Almost all of the accusations against him have resulted from a line by line, item by item examination of his expense claims, released to journalists under the Freedom of Information legislation. At first the Scottish Parliament refused to give the destinations of his taxis but after an appeal Kevin Dunion, the information commissioner for Scotland and a former special adviser to Mr McConnell, ruled that they could be published.
This resulted in a further bout of accusations against him and culminated, eight days after he had denounced the Scottish press as ‘pariahs’ and as his party deserted him, in McLetchie’s resignation.

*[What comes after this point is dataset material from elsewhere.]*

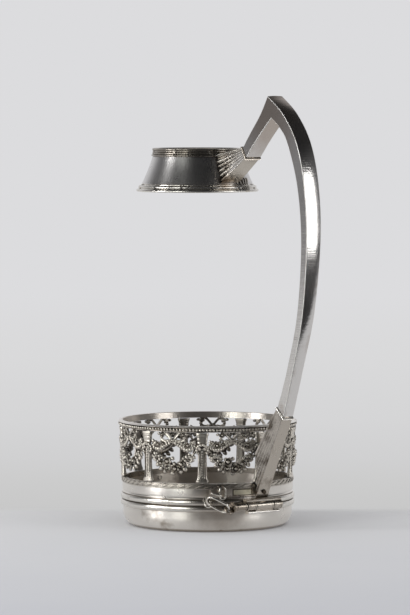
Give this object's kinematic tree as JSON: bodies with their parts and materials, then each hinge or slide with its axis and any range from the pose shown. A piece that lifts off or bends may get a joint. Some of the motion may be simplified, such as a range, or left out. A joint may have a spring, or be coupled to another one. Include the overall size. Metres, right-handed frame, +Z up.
{
  "type": "bottle holder",
  "caption": "Silver bottle holder: a round base hinged under a pierced gallery, and an arched handle that carries a neck collar.",
  "frame": {"origin": "middle of the dish's flat underside", "axes": "+Z up along the axis of the dish; the handle stands toward +X; the hinge pin draws out toward -Y"},
  "size_m": [0.1507, 0.1028, 0.2451],
  "materials": {
    "satin_silver": "silver, fine turned satin",
    "polished_silver": "silver, worn polish",
    "chased_silver": "cast and chased silver, darkened in the hollows"
  },
  "bodies": {
    "dish": {"base_dish": "satin_silver", "dish_reed": "polished_silver", "hinge_leaf": "polished_silver"},
    "frame": {"band_reed": "polished_silver", "band": "satin_silver", "leaf_strip": "chased_silver", "column_1": "chased_silver", "column_2": "chased_silver", "column_3": "chased_silver", "column_4": "chased_silver", "column_5": "chased_silver", "column_6": "chased_silver", "column_7": "chased_silver", "column_8": "chased_silver", "column_9": "chased_silver", "gallery_rim": "polished_silver", "bead_row": "polished_silver", "bow_1": "chased_silver", "bow_2": "chased_silver", "bow_3": "chased_silver", "bow_4": "chased_silver", "bow_5": "chased_silver", "bow_6": "chased_silver", "bow_7": "chased_silver", "bow_8": "chased_silver", "bow_9": "chased_silver", "swag_1": "chased_silver", "swag_2": "chased_silver", "swag_3": "chased_silver", "swag_4": "chased_silver", "swag_5": "chased_silver", "swag_6": "chased_silver", "swag_7": "chased_silver", "swag_8": "chased_silver", "swag_9": "chased_silver", "handle_bar": "polished_silver", "foot_clasp": "polished_silver", "neck_clasp": "polished_silver", "neck_collar": "satin_silver", "collar_skirt": "polished_silver", "collar_lip": "polished_silver", "neck_gusset": "satin_silver", "hinge_knuckles": "polished_silver", "catch_strap": "satin_silver", "catch_rivet": "polished_silver", "foot_gusset": "satin_silver", "foot_rivet": "polished_silver", "chain_staple": "polished_silver"},
    "pin": {"hinge_pin": "polished_silver"},
    "ring": {"chain_ring": "polished_silver"},
    "link_1": {"chain_link_1": "polished_silver"},
    "link_2": {"chain_link_2": "polished_silver"},
    "link_3": {"chain_link_3": "polished_silver"}
  },
  "joints": [
    {"name": "base_hinge", "type": "hinge", "parent": "dish", "child": "frame", "pos_m": [0.0526, 0, 0.01525], "axis": [0, 1, 0], "range_deg": [0, 70]},
    {"name": "pin_slide", "type": "slide", "parent": "frame", "child": "pin", "axis": [0, -1, 0], "range_m": [0, 0.026]},
    {"name": "ring_swing", "type": "hinge", "parent": "pin", "child": "ring", "pos_m": [0.0526, -0.02625, 0.01385], "axis": [0.6492, 0, -0.7606], "range_deg": [-40, 25]},
    {"name": "link_1_swing", "type": "hinge", "parent": "frame", "child": "link_1", "pos_m": [0.04625, -0.02377, 0.02505], "axis": [0.8894, -0.4571, 0], "range_deg": [-30, 30]},
    {"name": "link_2_swing", "type": "hinge", "parent": "link_1", "child": "link_2", "pos_m": [0.04566, -0.0253, 0.02168], "axis": [0.8894, -0.4571, 0], "range_deg": [-20, 30]},
    {"name": "link_3_swing", "type": "hinge", "parent": "ring", "child": "link_3", "pos_m": [0.04433, -0.03334, 0.01991], "axis": [-0.7364, 0.2505, -0.6285], "range_deg": [-45, 45]}
  ]
}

Throughout this drama there has been a widespread suspicion that discontented Tories have also been active in assisting hostile journalists in their labours, and confirmation, of a sort, came last Friday when Brian Monteith, a former front-bench finance spokesman and friend and associate of McLetchie, unmasked himself as a regicide. He confessed to Peter Duncan, the Scottish Tory chairman, that he had emailed an editor urging him to mount a campaign against McLetchie.
As is often typical in these cases, Monteith is now trying to bring others down with him, alleging that he was far from alone in plotting against McLetchie.
The attitude of the Scottish press in this case brought a withering verdict from one experienced observer. Magnus Linklater, former editor of the Scotsman and now columnist for the Times, said in that paper’s Scottish edition last week that the McLetchie affair displayed a ‘malice’ on the part of some Scottish newspapers that amounted to a ‘media vendetta, unremitting and unforgiving, whose ferocity was only matched by its pettiness’.
However, my own view is that if it was a media vendetta, it was one that certainly suited the Labour agenda.
Meanwhile, in the comparatively sunlit uplands of English conservatism, Messrs Davis and Cameron are said to be reconsidering their planned campaign trips north of the border. I wonder why.